:: 3D code data ::
::::::::::

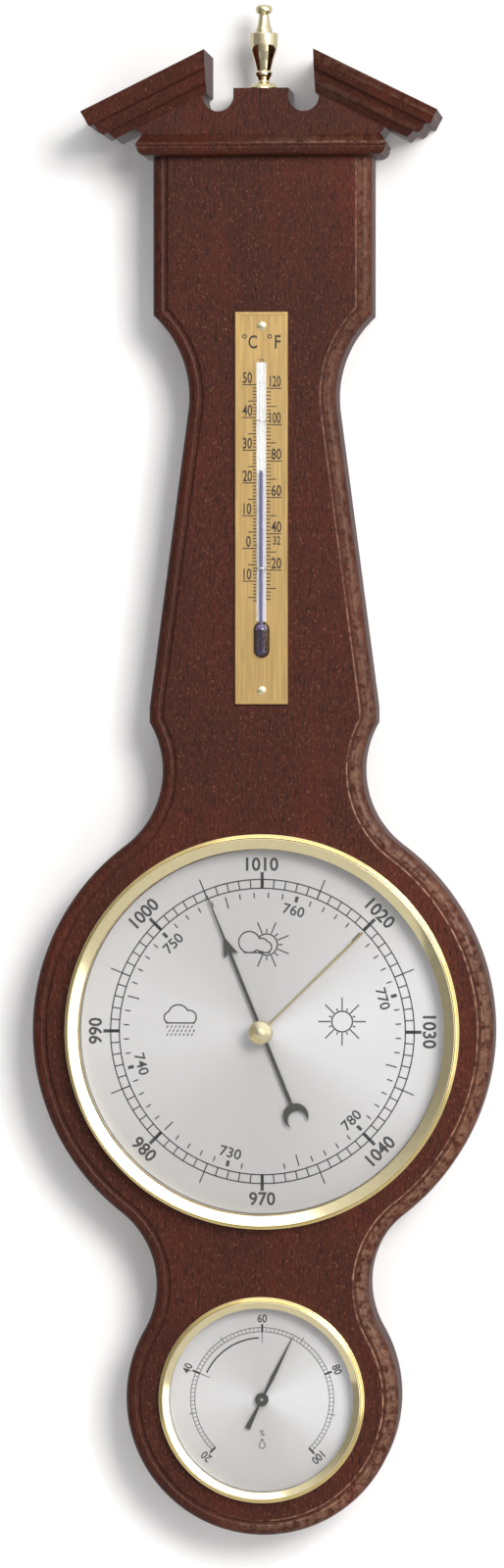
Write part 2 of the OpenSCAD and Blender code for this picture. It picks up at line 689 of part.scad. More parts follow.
module on_deck() {
    stand_up() translate([0, 0, deck]) children();
}
module movement_base() {
    color(steel) on_deck() difference() {
        disc(base_r, -base_t, 0, $fn = 96);
        at([0, capsule_y]) disc(adjuster_r + running, -base_t - past, past);
        for (p = base_screw_at) at(p) disc(base_shank_r, -base_t - past, past);
        at([0, spring_screw_y]) disc(base_shank_r, -base_t - past, past);
    }
}
module slotted_screw(head_r, shank_r, head_h, low) {
    difference() {
        union() {
            disc(head_r, 0, head_h);
            disc(shank_r, low, 0);
        }
        block(-head_r, head_r, -0.25, 0.25, head_h * 0.5, head_h + past);
    }
}
module base_screws() {
    color(gold) on_deck() {
        for (p = base_screw_at) at(p) slotted_screw(base_head_r, base_shank_r, 1.2, -base_t - sheet_t);
        translate([0, spring_screw_y, spring_t]) slotted_screw(1.8, base_shank_r, 1, -base_t - spring_t);
    }
}
// Aneroid capsule: two corrugated skins on a boss, with a stud on top
module capsule() {
    ridges = [for (i = [0 : 8]) [capsule_r - 1 - i * (capsule_r - 4) / 8, i % 2 == 0 ? 0 : 0.5]];
    low_skin = 1.5;
    high_skin = 5.5;
    color(polished) on_deck() at([0, capsule_y]) {
        rotate_extrude() polygon(concat(
            [[0, 0], [3, 0]],
            [for (i = [8 : -1 : 0]) [ridges[i][0], low_skin - ridges[i][1]]],
            [[capsule_r, 3.2], [capsule_r, 3.8]],
            [for (p = ridges) [p[0], high_skin + p[1]]],
            [[0, high_skin + 0.5]]));
        disc(capsule_stud_r, high_skin, lever_z + lever_t + 0.4);
    }
}
module adjusting_screw() {
    color(gold) on_deck() at([0, capsule_y]) difference() {
        disc(adjuster_r, -deck + 0.5, -0.1);
        block(-adjuster_r - past, adjuster_r + past, -0.4, 0.4, -deck, -deck + 1.3);
    }
}
module bow_spring() {
    color(steel) on_deck() difference() {
        union() {
            block(-spring_w / 2, spring_w / 2, spring_foot_y, spring_wall_y + spring_t, 0, spring_t);
            block(-spring_w / 2, spring_w / 2, spring_wall_y, spring_wall_y + spring_t, 0, lever_z);
            block(-spring_w / 2, spring_w / 2, spring_wall_y, capsule_y + 6, spring_z, lever_z);
        }
        at([0, capsule_y]) disc(capsule_stud_r, spring_z - past, lever_z + past);
        at([0, spring_screw_y]) disc(base_shank_r, -past, spring_t + past);
    }
}
// Lever on the spring: it ends in a pin above the rocker's short arm
module main_lever() {
    x = rocker_x[0] + 1.8;
    arm = [[-2.5, capsule_y - 2], [-2.5, capsule_y + 2], [x - 1.5, capsule_y + 5.5], [x - 1.5, -4],
        [x + 1.5, -4], [x + 1.5, capsule_y + 2.5], [2.5, capsule_y - 2]];
    color(gold) on_deck() difference() {
        union() {
            translate([0, 0, lever_z]) linear_extrude(lever_t) polygon(arm);
            at([x, -5.5]) disc(0.7, 5.6, lever_z);
        }
        at([0, capsule_y]) disc(capsule_stud_r, lever_z - past, lever_z + 2 * past);
    }
}
module rocker_bracket() {
    color(steel) on_deck() difference() {
        union() {
            block(rocker_x[0] - ear_t, rocker_x[1] + ear_t, rocker_y - 2, rocker_y + 2, 0, ear_t);
            for (x = [rocker_x[0] - ear_t, rocker_x[1]])
                block(x, x + ear_t, rocker_y - 2, rocker_y + 2, 0, rocker_z + 2);
        }
        translate([rocker_x[0] - ear_t - past, rocker_y, rocker_z]) rotate([0, 90, 0])
            cylinder(r = pivot_r + running, h = rocker_x[1] - rocker_x[0] + 2 * ear_t + 2 * past);
    }
}
module rocking_shaft() {
    play = 0.1;
    long = rocker_x[0] + 4.5;
    color(steel) on_deck() {
        translate([rocker_x[0] - ear_t, rocker_y, rocker_z]) rotate([0, 90, 0])
            cylinder(r = pivot_r, h = rocker_x[1] - rocker_x[0] + 2 * ear_t);
        translate([rocker_x[0] + play, rocker_y, rocker_z]) rotate([0, 90, 0])
            cylinder(r = 1.1, h = rocker_x[1] - rocker_x[0] - 2 * play);
        block(rocker_x[0] + 1.2, rocker_x[0] + 2.4, rocker_y - 4, rocker_y, rocker_z - 0.6, rocker_z + 0.6);
        block(long, long + 1.2, rocker_y - 0.6, rocker_y + 0.6, rocker_z, 10.8);
    }
}
// One tooth as a trapezium between the root and the tip
function tooth(a, r, root, tip, root_half, tip_half) = [
    for (q = [[r - root, -root_half], [r + tip, -tip_half], [r + tip, tip_half], [r - root, root_half]])
        [q[0] * cos(a + q[1]), q[0] * sin(a + q[1])]];
module turning_arbor(top) {
    disc(shaft_r, low_bridge_z + bridge_t + 0.1, top_bridge_z - 0.1);
    disc(pivot_r, low_bridge_z, top);
}
module sector_gear() {
    pitch_a = 360 / sector_teeth;
    window = [[5, -8], [14, -15], [14, 11], [5, 6]];   // opening in the web: [radius, angle]
    teeth = [for (k = [-8 : 6]) each tooth(180 + k * pitch_a, sector_r, 0.32, 0.2, 0.75, 0.28)];
    color(gold) on_deck() translate([sector_x, 0, 0]) {
        turning_arbor(top_bridge_z + bridge_t);
        disc(2.5, 9.2, 10.8);
        translate([0, 0, 9.6]) linear_extrude(0.8) {
            difference() {
                polygon(concat([[0, 2.4]], teeth, [[0, -2.4]]));
                polygon([for (q = window) [q[0] * cos(180 + q[1]), q[0] * sin(180 + q[1])]]);
            }
            translate([0, -1.2]) square([11.5, 2.4]);
        }
    }
}
module hand_arbor() {
    teeth = [for (k = [0 : pinion_teeth - 1])
        each tooth((k + 0.5) * 360 / pinion_teeth, pinion_r, 0.35, 0.2, 8, 3)];
    color(steel) on_deck() {
        turning_arbor(pressure_z + 1 - deck);
        disc(1.25, 6.8, 8.4);
        translate([0, 0, 9.2]) linear_extrude(2) polygon(teeth);
    }
}
// Flat spiral strip from radius r0 out to r1 over a number of turns: its inner side and then its outer one
function spiral_point(r0, r1, turns, t) = [cos(360 * turns * t), sin(360 * turns * t)] * (r0 + (r1 - r0) * t);
function spiral(r0, r1, turns, thick, steps) = concat(
    [for (i = [0 : steps]) spiral_point(r0, r1, turns, i / steps)],
    [for (i = [steps : -1 : 0]) spiral_point(r0 + thick, r1 + thick, turns, i / steps)]);
module hairspring() {
    color(steel) on_deck() {
        translate([0, 0, 7.2]) linear_extrude(0.8) polygon(spiral(1.6, 5.2, 4.5, 0.15, 108));
        translate([-5.4, 0, 0]) disc(0.5, low_bridge_z + bridge_t, 8.2);
    }
}
module bridge_shape(low) {
    x1 = sector_x + 5;
    difference() {
        union() {
            block(-8, x1, -4, 12, low, low + bridge_t);
            block(sector_x - 5, x1, -10, -4, low, low + bridge_t);
        }
        for (x = [0, sector_x]) at([x, 0]) disc(pivot_r + running, low - past, low + bridge_t + past);
        for (p = pillar_at) at(p)
            disc(low < top_bridge_z ? bridge_pillar_r : bridge_screw_r, low - past, low + bridge_t + past);
    }
}
module lower_bridge() {
    color(gold) on_deck() bridge_shape(low_bridge_z);
}
module top_bridge() {
    color(gold) on_deck() bridge_shape(top_bridge_z);
}
bridge_screw_low = -3;
module bridge_pillars() {
    color(gold) on_deck() for (p = pillar_at) at(p) difference() {
        disc(bridge_pillar_r, 0, top_bridge_z);
        disc(bridge_screw_r, top_bridge_z + bridge_screw_low, top_bridge_z + past);
    }
}
module bridge_screws() {
    color(steel) on_deck() for (p = pillar_at) translate([p[0], p[1], top_bridge_z + bridge_t])
        slotted_screw(1.4, bridge_screw_r, 0.8, bridge_screw_low - bridge_t);
}

// Hygrometer
hygro_floor = hygro_pan_z + sheet_t;
strap_half = 14;
strap_t = 0.8;
strap_top = 15;
hygro_pivot_r = 0.5;
hygro_hand_z = dial_face + 1;
hygro_screw_x = 6.5;
hygro_screw_r = 0.9;
strap_w = 8;
vent_ring = hygro_pan_r - 9.1;    // radius on which the case's vents lie
feet_ring = hygro_pan_r - 4.6;    // and the feet of its dial
vent_r = 2.5;
module hygro_bezel() {
    color(polished) stand_up() at_hygro() bezel(hygro_r, hygro_bezel_w, hygro_bezel_h,
        hygro_glass_z + hygro_glass_t - board_t, hygro_glass_r, hygro_flange_r);
}
module hygro_glass() {
    color(glass_tint) stand_up() at_hygro()
        disc(hygro_glass_r, hygro_glass_z, hygro_glass_z + hygro_glass_t, $fn = 96);
}
module hygro_spacer() {
    color(gold) stand_up() at_hygro()
        ring(hygro_pan_r - sheet_t, hygro_glass_r, flange_z, hygro_glass_z, $fn = 96);
}
module hygro_pan() {
    color(steel) stand_up() at_hygro() difference() {
        case_pan(hygro_pan_r, hygro_flange_r, hygro_pan_z);
        for (a = [30 : 60 : 330]) rotate([0, 0, a]) at([vent_ring, 0])
            disc(vent_r, hygro_pan_z - past, hygro_floor + past);
        for (x = [-hygro_screw_x, hygro_screw_x]) at([x, 0])
            disc(hygro_screw_r, hygro_pan_z - past, hygro_floor + past);
    }
}
module hygro_grip_band() {
    color("#1d1d1d") stand_up() at_hygro() ring(hygro_pan_r, hygro_hole_r, band_low, band_high, $fn = 96);
}
module hygro_dial() {
    color(silver) stand_up() at_hygro()
        ring(1.6, hygro_pan_r - sheet_t - 0.1, dial_face - hygro_dial_t, dial_face, $fn = 96);
}
module hygro_dial_feet() {
    color(gold) stand_up() at_hygro() for (a = [90, 210, 330]) rotate([0, 0, a]) at([feet_ring, 0])
        disc(1.2, hygro_floor, dial_face - hygro_dial_t);
}
module hygro_hand() {
    tail = 10.8;
    blade = [[0.12, hygro_l], [0.65, 8], [0.3, 1], [0.35, -2], [0.9, -tail]];
    color(dark) stand_up() at_hygro() rotate([0, 0, -hygro_rest]) difference() {
        union() {
            translate([0, 0, hygro_hand_z]) linear_extrude(0.3) polygon(concat(blade, other_side(blade)));
            disc(2.2, hygro_hand_z - 0.2, hygro_hand_z + 0.7);
        }
        disc(hygro_pivot_r, 0, 2 * board_t);
    }
}
module hygro_arbor() {
    color(steel) stand_up() at_hygro() {
        disc(0.9, hygro_floor + strap_t + 0.1, strap_top - 0.1);
        disc(1.3, hygro_floor + 2.4, hygro_floor + 6);
        disc(hygro_pivot_r, hygro_floor + 0.1, hygro_hand_z + 0.6);
    }
}
module hygro_coil() {
    color("#b8743c") stand_up() at_hygro() {
        translate([0, 0, hygro_floor + 2.6]) linear_extrude(3.2) polygon(spiral(1.6, 10.2, 6.5, 0.25, 156));
        at([-10.6, 0]) disc(0.6, hygro_floor + strap_t, hygro_floor + 6);
    }
}
module hygro_bridge() {
    color(steel) stand_up() at_hygro() difference() {
        block(-strap_half, strap_half, -strap_w / 2, strap_w / 2, hygro_floor, strap_top + strap_t);
        block(-strap_half + strap_t, strap_half - strap_t, -strap_w, strap_w,
            hygro_floor + strap_t, strap_top);
        disc(hygro_pivot_r + running, hygro_floor - past, strap_top + strap_t + past);
        for (x = [-hygro_screw_x, hygro_screw_x]) at([x, 0])
            disc(hygro_screw_r, hygro_floor - past, hygro_floor + 2);
    }
}
module hygro_bridge_screws() {
    color(gold) stand_up() at_hygro() for (x = [-hygro_screw_x, hygro_screw_x])
        translate([x, 0, hygro_floor + strap_t]) slotted_screw(1.6, hygro_screw_r, 0.8, -strap_t - sheet_t);
}

back_board();
cornice_shelf();
pediment_board();
rake_left();
rake_right();
rake_return_left();
rake_return_right();
pediment_dowels();
finial();
finial_stud();
hanger_plate();
hanger_screws();
thermo_plate();
thermo_screws();
thermo_tube();
thermo_backing();
thermo_spirit();
tube_clips();
baro_bezel();
baro_glass();
baro_spacer();
baro_pan();
baro_grip_band();
baro_dial();
dial_pillars();
pressure_hand();
hand_arbor();
set_hand();
set_knob();
knob_washer();
movement_base();
base_screws();
capsule();
adjusting_screw();
bow_spring();
main_lever();
rocker_bracket();
rocking_shaft();
sector_gear();
hairspring();
lower_bridge();
top_bridge();
bridge_pillars();
bridge_screws();
hygro_bezel();
hygro_glass();
hygro_spacer();
hygro_pan();
hygro_grip_band();
hygro_dial();
hygro_dial_feet();
hygro_hand();
hygro_arbor();
hygro_coil();
hygro_bridge();
hygro_bridge_screws();
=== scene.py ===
# %% [markdown]
# # A wall-hung weather station
# One mahogany board carries a thermometer, an aneroid barometer and a hygrometer. The construction comes
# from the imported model, which holds every piece at its real size and gives each its place. This lesson
# dresses it: it swaps stepped or faceted pieces for smooth ones, prints the scales, and makes the finishes.
# Everything is in metres: Z is up the wall, the wall is the plane Y = 0 and the dials face -Y.

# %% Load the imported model
import math

import bmesh
import bpy
import numpy as np
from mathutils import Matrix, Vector
from mathutils.geometry import tessellate_polygon


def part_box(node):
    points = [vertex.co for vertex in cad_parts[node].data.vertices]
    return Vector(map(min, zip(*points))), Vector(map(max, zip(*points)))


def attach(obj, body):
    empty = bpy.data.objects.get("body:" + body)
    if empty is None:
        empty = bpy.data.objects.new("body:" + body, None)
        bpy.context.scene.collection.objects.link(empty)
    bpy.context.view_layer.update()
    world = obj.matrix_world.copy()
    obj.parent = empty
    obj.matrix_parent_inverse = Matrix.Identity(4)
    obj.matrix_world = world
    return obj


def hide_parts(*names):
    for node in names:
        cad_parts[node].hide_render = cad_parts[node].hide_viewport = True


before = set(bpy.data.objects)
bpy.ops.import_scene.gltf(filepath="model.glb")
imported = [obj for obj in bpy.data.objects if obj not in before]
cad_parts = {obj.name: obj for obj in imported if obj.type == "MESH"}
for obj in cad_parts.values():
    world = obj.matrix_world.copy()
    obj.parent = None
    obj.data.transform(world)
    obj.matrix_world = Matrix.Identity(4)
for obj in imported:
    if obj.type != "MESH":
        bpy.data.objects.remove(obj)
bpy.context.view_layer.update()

# %% [markdown]
# ## One drawing space
# On paper the board is drawn flat: x to the right, y up the board from the barometer's centre, and a height
# above the wall. Millimetres suit it. `place` turns such points upright and into metres in one step. The
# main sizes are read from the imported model, so that a new surface always fits the piece that it stands for.

# %% Drawing space
MM = 0.001


def extent(node):
    """Lowest and highest [x, height above the wall, z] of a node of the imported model, in mm, to the tenth."""
    low, high = (np.array(corner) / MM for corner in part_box(node))
    return np.round((low[0], -high[1], low[2]), 1), np.round((high[0], -low[1], high[2]), 1)


def centre_z(node):
    """Height of a node's middle, in mm from the keyhole."""
    low, high = extent(node)
    return (low[2] + high[2]) / 2


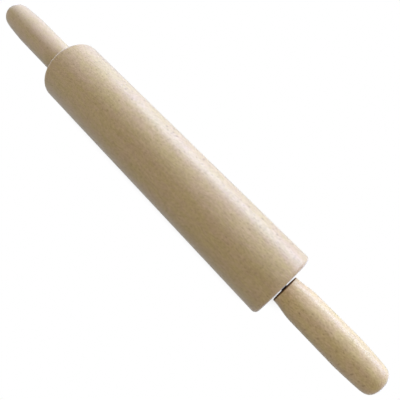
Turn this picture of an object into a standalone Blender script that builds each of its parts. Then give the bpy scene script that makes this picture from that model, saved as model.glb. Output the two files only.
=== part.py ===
"""Beech rolling pin: a turned barrel that runs on two ball bearings round a steel axle.

The pin lies on the table along X. Z = 0 is the table, and the origin is under its middle.
Both handles are fixed on the axle and stay in the hands while the barrel rolls.
"""

import math

import bmesh
import bpy
from mathutils import Matrix

# Fits
FIT = 0.0001
RUNNING_CLEARANCE = 0.00012
CUT_OVERRUN = 0.0005
MERGE_DISTANCE = 0.000001

# Barrel
BARREL_LENGTH = 0.250
BARREL_DIAMETER = 0.0546
BARREL_EDGE_RADIUS = 0.0037
BARREL_BORE = 0.012
BEARING_RECESS = 0.0005

# Handles
HANDLE_GAP = 0.0014
HANDLE_LENGTH = 0.086
HANDLE_BASE_DIAMETER = 0.0226
HANDLE_BASE_EDGE = 0.0008
HANDLE_GRIP_DIAMETER = 0.0263
HANDLE_NOSE_DIAMETER = 0.0220
HANDLE_SWELL_LENGTH = 0.018
HANDLE_NOSE_LENGTH = 0.030
NOSE_TAPER_POWER = 1.3
NOSE_BLUNT_POWER = 14
NOSE_ROUND_POWER = 0.54

# Axle: a thick middle, a journal for each bearing, and a splined tang driven into each handle
AXLE_DIAMETER = 0.007
JOURNAL_DIAMETER = 0.005
AXLE_EDGE = 0.0002
TANG_LENGTH = 0.045
TANG_DIAMETER = 0.0040
TANG_TOOTH_DEPTH = 0.0003
TANG_TEETH = 12
TANG_CHAMFER = 0.0005
TANG_END_SPACE = 0.0015
DRILL_POINT_LENGTH = 0.0013

# Ball bearings, pressed into the ends of the barrel
BEARING_DIAMETER = 0.019
BALL_COUNT = 6
BALL_DIAMETER = 0.0035
RACE_DEPTH = 0.00065
RING_EDGE = 0.0003
OUTER_RING_RIM = 0.00075
POCKET_CLEARANCE = 0.00015
CAGE_SIDE_CLEARANCE = 0.00045
CAGE_BACK = 0.00035
CAGE_HORN_REACH = 0.0010
CAGE_END_CLEARANCE = 0.00015
CAGE_NOTCH_WIDTH = 0.0007
CAGE_NOTCH_DEPTH = 0.0011
SHIELD_THICKNESS = 0.00035
SHIELD_DISH = 0.00015
SHIELD_FLANGE = 0.0007
SHIELD_SET_BACK = 0.0001
SHIELD_INNER_CLEARANCE = 0.00025

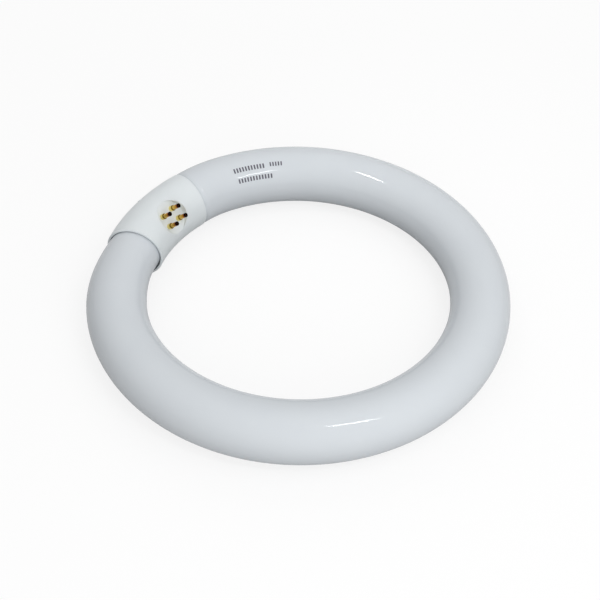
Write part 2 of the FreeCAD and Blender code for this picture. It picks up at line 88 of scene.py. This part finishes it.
def ink_colour(sheet_value):
    """An sRGB hex colour, such as #D5DADE, as the linear colour that a shader takes."""
    channels = [int(sheet_value[k:k + 2], 16) / 255 for k in (1, 3, 5)]
    return [c / 12.92 if c <= 0.04045 else ((c + 0.055) / 1.055) ** 2.4 for c in channels] + [1.0]


def node(tree, kind, sockets=None, **settings):
    """Adds a shader node: settings are its own, sockets take a value or another node's output."""
    made = tree.nodes.new("ShaderNode" + kind)
    for name, value in settings.items():
        setattr(made, name, value)
    for name, value in (sockets or {}).items():
        if isinstance(value, bpy.types.NodeSocket):
            tree.links.new(value, made.inputs[name])
        else:
            made.inputs[name].default_value = value
    return made


def surface_place(tree):
    """The place of each point of the surface, in the part's frame."""
    return node(tree, "TexCoord").outputs["Object"]


def noise(tree, place, size, detail, **sockets):
    """Soft spots about so many millimetres across, as a share from 0 to 1."""
    values = {"Vector": place, "Scale": 1 / (size * MM), "Detail": detail, **sockets}
    return node(tree, "TexNoise", values).outputs["Fac"]


def mixed(tree, share, first, second, **settings):
    """The first colour turning into the second as the share goes from 0 to 1."""
    first, second = (ink_colour(c) if isinstance(c, str) else c for c in (first, second))
    values = {"Factor": share, "A": first, "B": second}
    return node(tree, "Mix", values, data_type="RGBA", **settings).outputs["Result"]


def relief(tree, height, depth, strength):
    """The surface with bumps, so many millimetres deep for each unit of the height."""
    values = {"Height": height, "Distance": depth * MM, "Strength": strength}
    return node(tree, "Bump", values).outputs["Normal"]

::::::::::

:: GIVEN PROBLEM ::
Retype exactly what runs from the line containing "back_board();" through the line containing "bpy.context.scene.collection.objects.link(empty)", both lines included, and stop there.

:: RESULT FOR THIS TASK ::
back_board();
cornice_shelf();
pediment_board();
rake_left();
rake_right();
rake_return_left();
rake_return_right();
pediment_dowels();
finial();
finial_stud();
hanger_plate();
hanger_screws();
thermo_plate();
thermo_screws();
thermo_tube();
thermo_backing();
thermo_spirit();
tube_clips();
baro_bezel();
baro_glass();
baro_spacer();
baro_pan();
baro_grip_band();
baro_dial();
dial_pillars();
pressure_hand();
hand_arbor();
set_hand();
set_knob();
knob_washer();
movement_base();
base_screws();
capsule();
adjusting_screw();
bow_spring();
main_lever();
rocker_bracket();
rocking_shaft();
sector_gear();
hairspring();
lower_bridge();
top_bridge();
bridge_pillars();
bridge_screws();
hygro_bezel();
hygro_glass();
hygro_spacer();
hygro_pan();
hygro_grip_band();
hygro_dial();
hygro_dial_feet();
hygro_hand();
hygro_arbor();
hygro_coil();
hygro_bridge();
hygro_bridge_screws();
=== scene.py ===
# %% [markdown]
# # A wall-hung weather station
# One mahogany board carries a thermometer, an aneroid barometer and a hygrometer. The construction comes
# from the imported model, which holds every piece at its real size and gives each its place. This lesson
# dresses it: it swaps stepped or faceted pieces for smooth ones, prints the scales, and makes the finishes.
# Everything is in metres: Z is up the wall, the wall is the plane Y = 0 and the dials face -Y.

# %% Load the imported model
import math

import bmesh
import bpy
import numpy as np
from mathutils import Matrix, Vector
from mathutils.geometry import tessellate_polygon


def part_box(node):
    points = [vertex.co for vertex in cad_parts[node].data.vertices]
    return Vector(map(min, zip(*points))), Vector(map(max, zip(*points)))


def attach(obj, body):
    empty = bpy.data.objects.get("body:" + body)
    if empty is None:
        empty = bpy.data.objects.new("body:" + body, None)
        bpy.context.scene.collection.objects.link(empty)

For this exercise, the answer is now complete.